For the training that takes place right before the big launch, there are a few integral things to include:

  • What are the key product changes taking place?
  • Is all of the documentation written up about this new product and where can it be found?
  • What were the main issues that customers had during the beta period, and have they been resolved?
  • What is the status of any bugs that were uncovered during the beta but haven’t yet been resolved?
  • Are there any saved replies or macros that directly relate to this new product launch?
  • How should employees talk about the release on social media?

Train your team members on the new product with answers to all of those questions for your launch will go off without a hitch.

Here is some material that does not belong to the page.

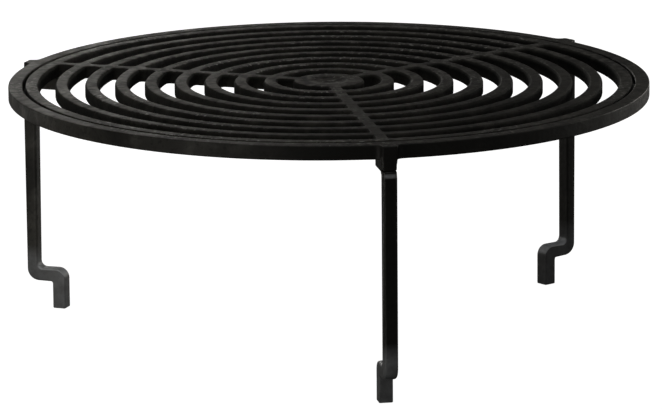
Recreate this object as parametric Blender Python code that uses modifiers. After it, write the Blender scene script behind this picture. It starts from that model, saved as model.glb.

Resources for Customer Service Training

For even more ideas on how to incorporate ongoing education into your customer service strategy, check out these guides below:

LiveChat Inc’s Be Like Disney Guide

Our favorite training idea:  “Never say no” brainstorming

Hubspot’s 12 Effective CX Training Ideas

Our favorite: Team meditation! 

Olark’s Guide to Teaching Within Your Team

Our favorite: Lunch and Learns

Conclusion

While these customer service training ideas are a great start, there’s a whole world open ahead of you. Take these as a jumping-off point and start to custom-fit them to address the needs of your own company, customer service team and customer base.

Training isn’t a one-size-fits-all solution. It’s through tweaking and adjusting well-liked training ideas and strategies that everyone is able to make functionality that serves their team and customers best. 

Remember: focus on both immediate and ongoing training. Just because you train someone once doesn’t mean that they’ll always be on the foreground of knowledge. Customer experience is the main differentiator between companies—make sure that yours is always the best.